Weathering breaks up rocks, but what process carries the pieces away? Erosion. It breaks down the Earth’s crust and carries away the pieces to deposit them elsewhere. The three main agents of erosion are water, ice, and wind.

Running water (rivers and streams) is the most common agent of erosion. Glaciers, immense sheets of moving ice, slowly grind away and carry off large chunks of the Earth’s crust. The wind carries sand and dust, which act like sandpaper to wear down the rocks it contacts.
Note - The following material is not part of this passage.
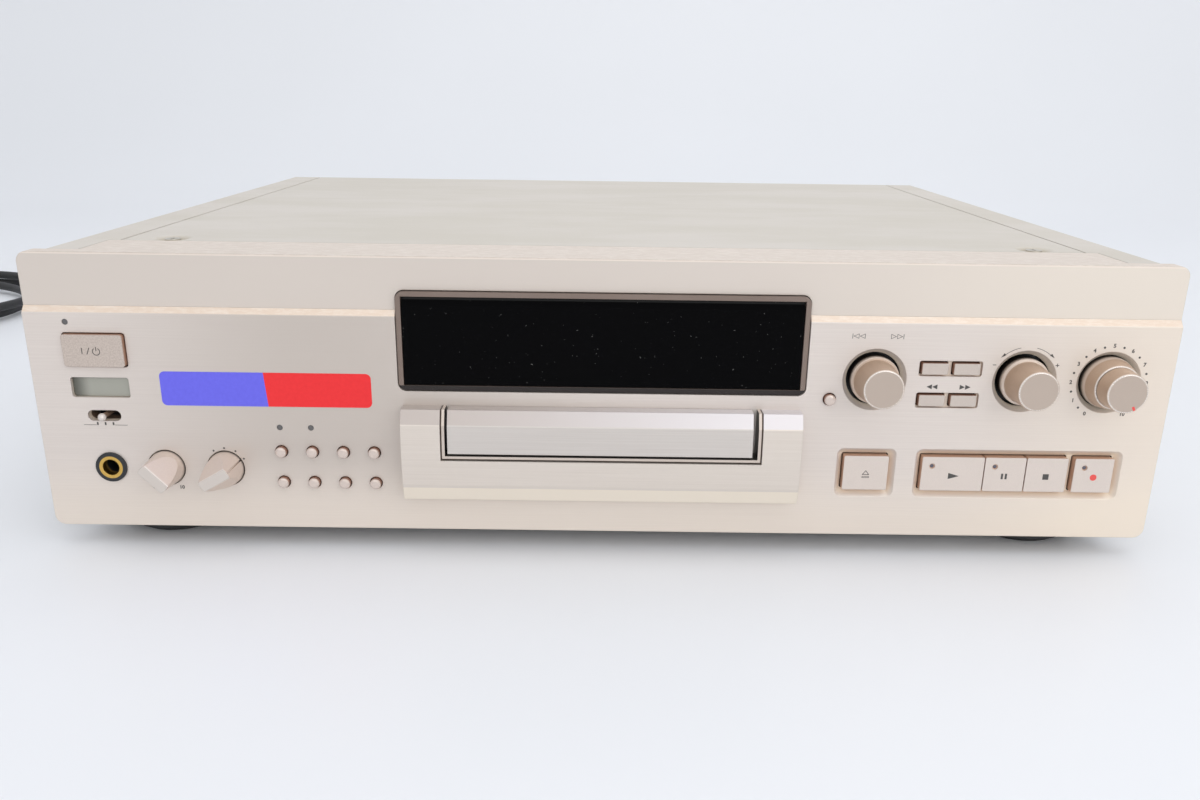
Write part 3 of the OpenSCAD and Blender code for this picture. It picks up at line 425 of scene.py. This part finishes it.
# dishes and wells get painted light, warm down their sides, and painted shade, dark at the bottom; in the
# timer's slot the painted shade is brown
inside = panelFinish.within("X", *panel["face"]) * panelFinish.within("Z", *panel["faceHigh"])
paintedWellLight = depth.between(0.15, 2.2) * inside
paintedWellShade = depth.between(2.83, 2.95) * inside
timer = panelFinish.within("X", *panel["timer"]) * panelFinish.within("Z", *panel["timerHigh"])
face = panelFinish.mix(paintedWellLight * 0.6, face, rgb(250, 232, 206))
face = panelFinish.mix(paintedWellShade, face, panelFinish.mix(timer, rgb(20, 18, 17), rgb(112, 94, 80)))
ledge = high.between(panel["ledge"], panel["ledge"] + 0.3)
panelFinish.give("Base Color", dusty(panelFinish, face, ledge, rgb(232, 213, 195), rgb(240, 226, 212)))
# the metal is dulled where the wells are painted with light and shade
panelFinish.give("Metallic", 0.35 * (1 - paintedWellShade) * (1 - paintedWellLight * 0.9))
wear(panelFinish, "front_plate")

bevels = {"upper": 46.0, "lower": 20.6}  # heights at which the block's face turns into its bevels


def bevelled(finish, dark, light, paintedBounceCream):
    # the upper bevel gets a painted reflection, brighter towards the right, and the lower one painted light
    # from below, creamier than the face
    face = brushed(finish, dark, light, 0.33)
    high = finish.axis("Z")
    upper = high.between(bevels["upper"] - 0.1, bevels["upper"] + 0.1)
    lower = 1 - high.between(bevels["lower"] - 0.1, bevels["lower"] + 0.1)
    paintedReflection = finish.mix(finish.axis("X").between(-75, 80), rgb(190, 180, 174), rgb(222, 218, 221))
    face = finish.mix(lower * 0.8, face, paintedBounceCream)
    finish.give("Base Color", finish.mix(upper * 0.92, face, paintedReflection))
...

Erosional landforms illustrated by this activity include streams, canyons, and waterfalls. Depositional landforms illustrated include alluvial fans and deltas. This exercise also demonstrates the selective transport of materials by water. Fine particles are carried farther than coarse particles. Fast-moving water carries heavier particles than slowmoving water.

Glossary

Discuss the new vocabulary before starting the activity:

alluvium – silt, sand, clay, gravel, and other loose rock material deposited by flowing water, as in a riverbed or delta.
alluvial fan – the fan-shaped deposit of alluvium left by a stream where it issues from a canyon onto a plain.
bedrock – the solid rock underlying the soil and other loose rock material on the Earth’s surface.
canyon – a narrow valley with steep walls, formed by running water.
delta – a triangular alluvial deposit formed where a river enters a large body of water.
deposition – the laying down of material carried by water
erosion – the wearing away of the soil and rock of the Earth’s crust
landforms – any physical, recognizable form or feature of the Earth’s surface having a characteristic shape and produced by natural causes. Examples include mountains, valleys, deltas, and canyons.
sediment – fragmented rock material, such as silt, sand, clay, gravel, carried and deposited by water, wind, or ice.
silt – sediment made up of fine mineral particles smaller than sand and larger than clay.
transport – to carry from one place to another.
weathering – the mechanical and chemical processes by which rock exposed to the weather turns into soil.

Procedure

  1. Have each student rule lines 1 centimeter apart across both sides of a popsicle stick, starting from one end. Then have them crayon centimeter-wide bands, neatly, in this order: red, green, orange, blue, yellow, and purple.
  2. Take the class outside to a patch of bare ground and dig up dirt, removing larger pebbles and stones. Dump the dirt in a pile and tamp it down to make a ‘mountain’ about half a meter high.
  3. Have the students push their sticks into the ‘mountain’ and the surrounding ‘land’, red ends out, so that the sticks are vertical and evenly distributed. (See drawing below) The boundary between the orange and blue bands should be even with the mudpile surface.
  4. Have one student sprinkle the ‘mountain’ with a watering can so that the ‘rain’ falls straight down. Let everyone in the class have a chance to be the rainmaker, while the others observe and chart the results.
  5. After the ‘mountain’ is well eroded, ask the following questions:
    • Do some markers indicate where erosion is taking place? Where is the material being removed?
    • Do some markers indicate where deposition is taking place? Where is dirt being deposited?
    • Which of these landforms can you identify: streams, canyons, waterfalls, lakes, deltas, alluvial fans?
    • Which is carried farther by the water: sand or silt or rocks? What, if anything, seems to slow erosion on the ‘mountain’?
  6. Have the students identify as many of the erosional and depositional landforms on the ‘mountain’ as they can.
  7. Have the students hypothesize why some areas moved at different rates and where the best places to build a house or a waterslide park would be.
  8. Let the class continue to erode the ‘mountain’ and observe it for several days. Measure and record changes in erosion. Draw pictures each day and record measurements in a table.
  9. Give extra credit for any photographs of erosional or depositional landforms from magazines or books that are brought to class and correctly identified.